Things You'll Need
- Earth-bottomed pond
- 5- to 7-inch-long channel catfish fingerlings
- 3-inch-long trout fingerlings
- Trout cages
- High-quality floating fish food
- High-quality sinking fish food
- Feeding ring
- Small row boat (optional)
- Seine net
Instructions
Purchase healthy channel catfish fingerlings from your local hatchery, and stock your pond in the amount of 500 fish per acre, if you are feeding on a daily basis. These catfish will reach a harvestable size in a single growing season. Purchase healthy 3-inch-long trout fingerlings from your local hatchery. The pond can be stocked with 1,000 fish per square acre when you are using cages. Both these stocking figures are half the recommended quantity because the two different species will be raised together in the same pond.
Buy catfish fingerlings that are 5 to 7 inches long, and release them into the pond. After 160 days, these young fish will weigh about 1 pound. Place your trout fingerlings into the cages, and space the cages evenly throughout the pond to allow the water to circulate through them. Cages can range in size from 4-foot-square units to cages that are 8 feet long by 4 feet wide by 4 feet high.

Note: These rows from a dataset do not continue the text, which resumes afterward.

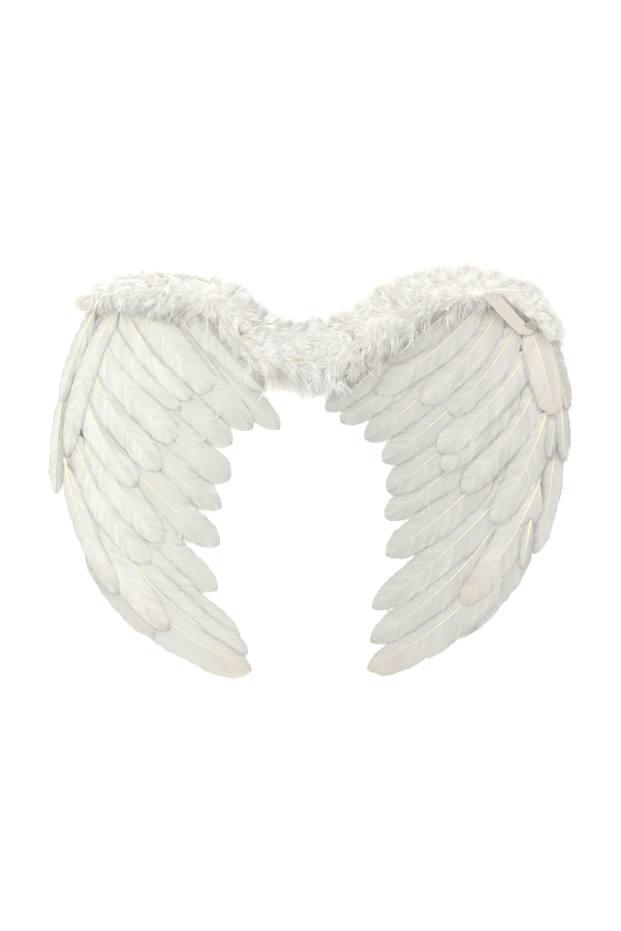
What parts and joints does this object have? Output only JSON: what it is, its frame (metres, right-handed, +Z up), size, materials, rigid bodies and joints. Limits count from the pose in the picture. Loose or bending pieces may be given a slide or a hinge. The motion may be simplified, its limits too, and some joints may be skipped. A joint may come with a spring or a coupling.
{
  "type": "angel wings, costume",
  "caption": "White feather angel wings to wear, with a deep fur trim across the shoulders and elastic straps, lying flat.",
  "frame": {"origin": "below the middle of the wings' bounding box, on the surface that they lie on", "axes": "+X across both wings to the right as seen from the feathered side, +Y towards the shoulders, +Z up out of the feathered side"},
  "size_m": [0.5896, 0.469, 0.0359],
  "materials": {
    "left_feathers": "matte",
    "right_feathers": "matte",
    "fur": "matte",
    "felt": "matte",
    "elastic": "satin"
  },
  "bodies": {
    "root": {"backing_panel": "felt", "centre_fur_trim": "fur", "left_flight_feather_01": "left_feathers", "left_flight_feather_02": "left_feathers", "left_flight_feather_03": "left_feathers", "left_flight_feather_04": "left_feathers", "left_flight_feather_05": "left_feathers", "left_flight_feather_06": "left_feathers", "left_flight_feather_07": "left_feathers", "left_flight_feather_08": "left_feathers", "left_flight_feather_09": "left_feathers", "left_flight_feather_10": "left_feathers", "left_flight_feather_11": "left_feathers", "left_fur_trim": "fur", "left_middle_feather_01": "left_feathers", "left_middle_feather_02": "left_feathers", "left_middle_feather_03": "left_feathers", "left_middle_feather_04": "left_feathers", "left_middle_feather_05": "left_feathers", "left_middle_feather_06": "left_feathers", "left_middle_feather_07": "left_feathers", "left_middle_feather_08": "left_feathers", "left_middle_feather_09": "left_feathers", "left_middle_feather_10": "left_feathers", "left_outer_feather_01": "left_feathers", "left_outer_feather_02": "left_feathers", "left_outer_feather_03": "left_feathers", "left_outer_feather_04": "left_feathers", "left_strap": "elastic", "right_flight_feather_01": "right_feathers", "right_flight_feather_02": "right_feathers", "right_flight_feather_03": "right_feathers", "right_flight_feather_04": "right_feathers", "right_flight_feather_05": "right_feathers", "right_flight_feather_06": "right_feathers", "right_flight_feather_07": "right_feathers", "right_flight_feather_08": "right_feathers", "right_flight_feather_09": "right_feathers", "right_flight_feather_10": "right_feathers", "right_flight_feather_11": "right_feathers", "right_fur_trim": "fur", "right_middle_feather_01": "right_feathers", "right_middle_feather_02": "right_feathers", "right_middle_feather_03": "right_feathers", "right_middle_feather_04": "right_feathers", "right_middle_feather_05": "right_feathers", "right_middle_feather_06": "right_feathers", "right_middle_feather_07": "right_feathers", "right_middle_feather_08": "right_feathers", "right_middle_feather_09": "right_feathers", "right_middle_feather_10": "right_feathers", "right_outer_feather_01": "right_feathers", "right_outer_feather_02": "right_feathers", "right_outer_feather_03": "right_feathers", "right_outer_feather_04": "right_feathers", "right_outer_feather_05": "right_feathers", "right_strap": "elastic"}
  },
  "joints": []
}
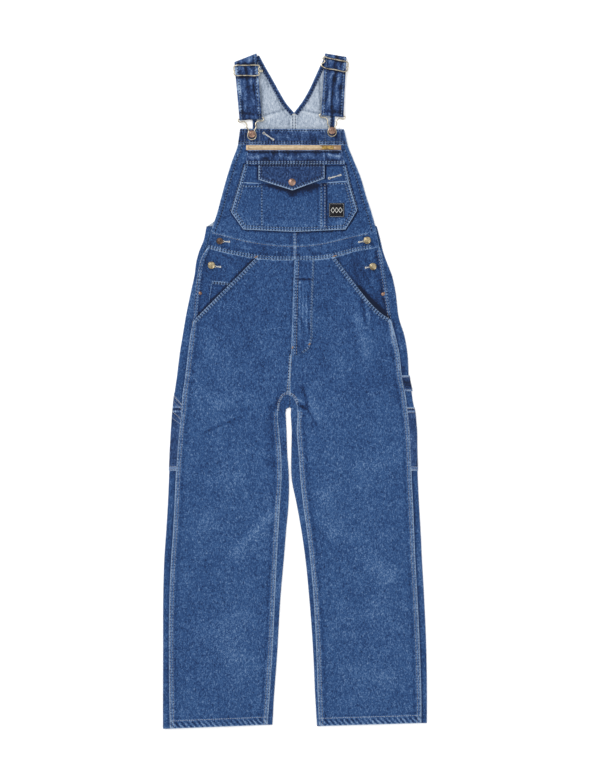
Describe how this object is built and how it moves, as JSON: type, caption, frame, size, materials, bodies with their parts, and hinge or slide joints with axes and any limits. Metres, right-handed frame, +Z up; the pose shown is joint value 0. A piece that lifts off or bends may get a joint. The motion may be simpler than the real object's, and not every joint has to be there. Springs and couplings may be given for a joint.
{
  "type": "denim dungarees",
  "caption": "Denim dungarees laid flat, front up, straps folded forward and hooked to the bib's buttons, with zip, patch and side pockets.",
  "frame": {"origin": "middle of the rectangle that the garment covers, on the surface that it lies on", "axes": "+X to the right as seen from above (the wearer's left), +Y from the hems to the shoulders, +Z up from the surface"},
  "size_m": [0.6063, 1.5526, 0.0139],
  "materials": {
    "denim": "matte",
    "denim_shaded": "matte",
    "denim_reverse": "matte",
    "label_patch": "matte",
    "zip_tape": "matte",
    "buckle_wire": "satin",
    "buttons": "satin",
    "zip_metal": "satin",
    "thread_pale": "matte",
    "thread_rust": "matte"
  },
  "bodies": {
    "garment": {"back_leg_left": "denim", "back_leg_right": "denim", "front_leg_left": "denim", "front_leg_right": "denim", "fly": "denim", "waistband_left": "denim", "waistband_right": "denim", "bib_left": "denim", "bib_right": "denim", "bib_top_band": "denim", "zip_pocket": "denim", "pocket_base": "denim", "pocket_front": "denim", "pocket_flap": "denim", "pocket_facing_left": "denim_shaded", "pocket_facing_right": "denim_shaded", "coin_pocket": "denim_shaded", "tool_pocket_left": "denim_shaded", "tool_pocket_right": "denim_shaded", "hammer_loop": "denim_shaded", "strap_left": "denim_shaded", "strap_right": "denim_shaded", "neck_binding_left": "denim_shaded", "neck_binding_right": "denim_shaded", "armhole_binding_left": "denim_shaded", "armhole_binding_right": "denim_shaded", "back_bib_left": "denim_reverse", "back_bib_right": "denim_reverse", "label": "label_patch", "zip_tape": "zip_tape", "hook_left": "buckle_wire", "hook_right": "buckle_wire", "slider_left": "buckle_wire", "slider_right": "buckle_wire", "button_bib_left": "buttons", "button_bib_right": "buttons", "button_side_upper_left": "buttons", "button_side_upper_right": "buttons", "button_side_lower_left": "buttons", "button_side_lower_right": "buttons", "flap_snap": "buttons", "rivet_left": "buttons", "rivet_right": "buttons", "zip_slider": "zip_metal"},
    "zip_pull": {"zip_pull": "zip_metal"}
  },
  "joints": [
    {"name": "zip_pull_turn", "type": "hinge", "parent": "garment", "child": "zip_pull", "pos_m": [0.0712, 0.5595, 0.01149], "axis": [0, -1, 0], "range_deg": [0, 185]}
  ]
}
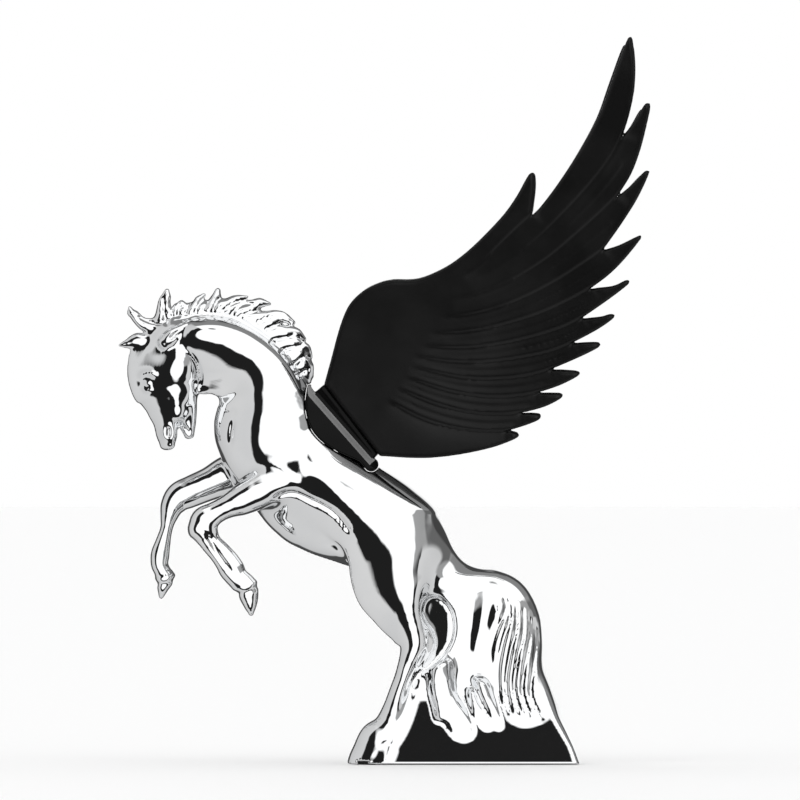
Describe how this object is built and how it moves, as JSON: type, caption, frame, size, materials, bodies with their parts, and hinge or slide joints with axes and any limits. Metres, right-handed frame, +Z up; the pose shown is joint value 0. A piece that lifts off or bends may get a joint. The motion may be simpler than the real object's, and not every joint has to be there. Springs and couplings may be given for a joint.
{
  "type": "hood ornament",
  "caption": "Chromed rearing winged horse on a flared hollow foot, with removable black wings socketed in a black saddle; bolts to a vehicle hood.",
  "frame": {"origin": "middle of the underside of the pad under the foot, on the surface the ornament stands on", "axes": "+Z up, the longest extent; the horse faces -X and its left side is -Y; Y is the width, the shortest extent"},
  "size_m": [0.1388, 0.1132, 0.19],
  "materials": {
    "chrome": "mirror polished chrome plate",
    "saddle_black": "gloss black moulded plastic",
    "wing_black": "satin black moulded plastic",
    "seal_rubber": "matt dark grey rubber",
    "pad_rubber": "matt black rubber",
    "plate_steel": "zinc plated steel",
    "screw_steel": "black steel"
  },
  "bodies": {
    "horse": {"horse_casting": "chrome", "wing_saddle": "saddle_black", "saddle_seal": "seal_rubber", "saddle_screws": "screw_steel", "saddle_washers": "screw_steel", "base_plate": "plate_steel", "weld_nuts": "plate_steel", "base_plate_screws": "screw_steel", "base_pad": "pad_rubber"},
    "left_wing": {"left_wing": "wing_black"},
    "right_wing": {"right_wing": "wing_black"}
  },
  "joints": [
    {"name": "left_wing_slide", "type": "slide", "parent": "horse", "child": "left_wing", "axis": [0.7127, -0.309, 0.6298], "range_m": [0, 0.008]},
    {"name": "right_wing_slide", "type": "slide", "parent": "horse", "child": "right_wing", "axis": [0.7127, 0.309, 0.6298], "range_m": [0, 0.008]}
  ]
}
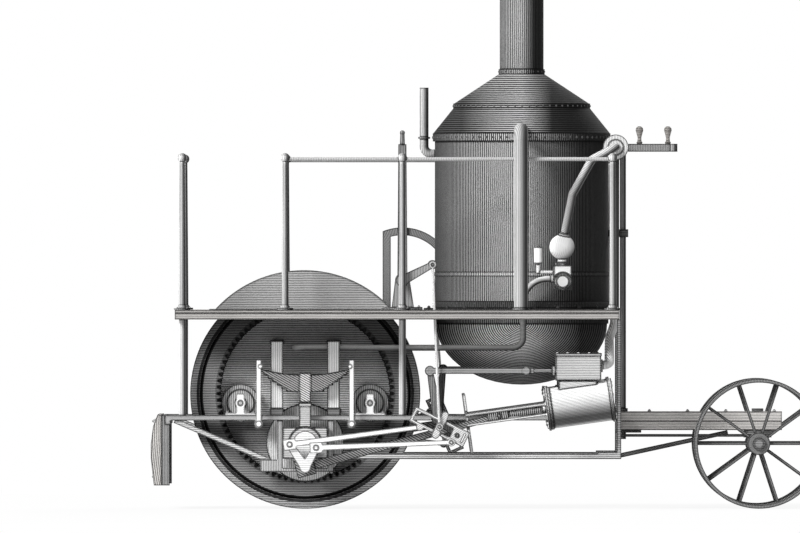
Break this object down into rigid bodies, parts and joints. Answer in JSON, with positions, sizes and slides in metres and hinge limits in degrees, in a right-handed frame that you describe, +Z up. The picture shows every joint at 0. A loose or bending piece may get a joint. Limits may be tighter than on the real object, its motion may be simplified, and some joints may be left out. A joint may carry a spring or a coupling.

Obtain a high-quality fish pellet that contains 28 percent to 36 percent crude protein. These pellets should also be vitamin and mineral enriched. Opt for floating pellets for your catfish so you can monitor the fishes' health when they surface to feed. Your trout will need to be fed on sinking pellets, which must be distributed over the water surface, directly above the cages.
Place a feeding ring on the surface of the water, and secure it to a jetty or tree on the bank of the pond. These rings prevent the pellets from being driven into the reeds or other aquatic vegetation growing along the bank by the wind. There is less waste and less pollution when feeding floating pellets to the catfish, which should receive food two to three times per day. Also feed the trout two to three times daily. Depending on the size of your pond, you may need to feed the trout from a small row boat.
Drain the pond to just above the top of the cages when preparing for a large annual harvest of fish. Use a seine net to capture the catfish since they will become concentrated in the shallow water. Your trout can be harvested by lifting and removing the cages in which they have been cultured.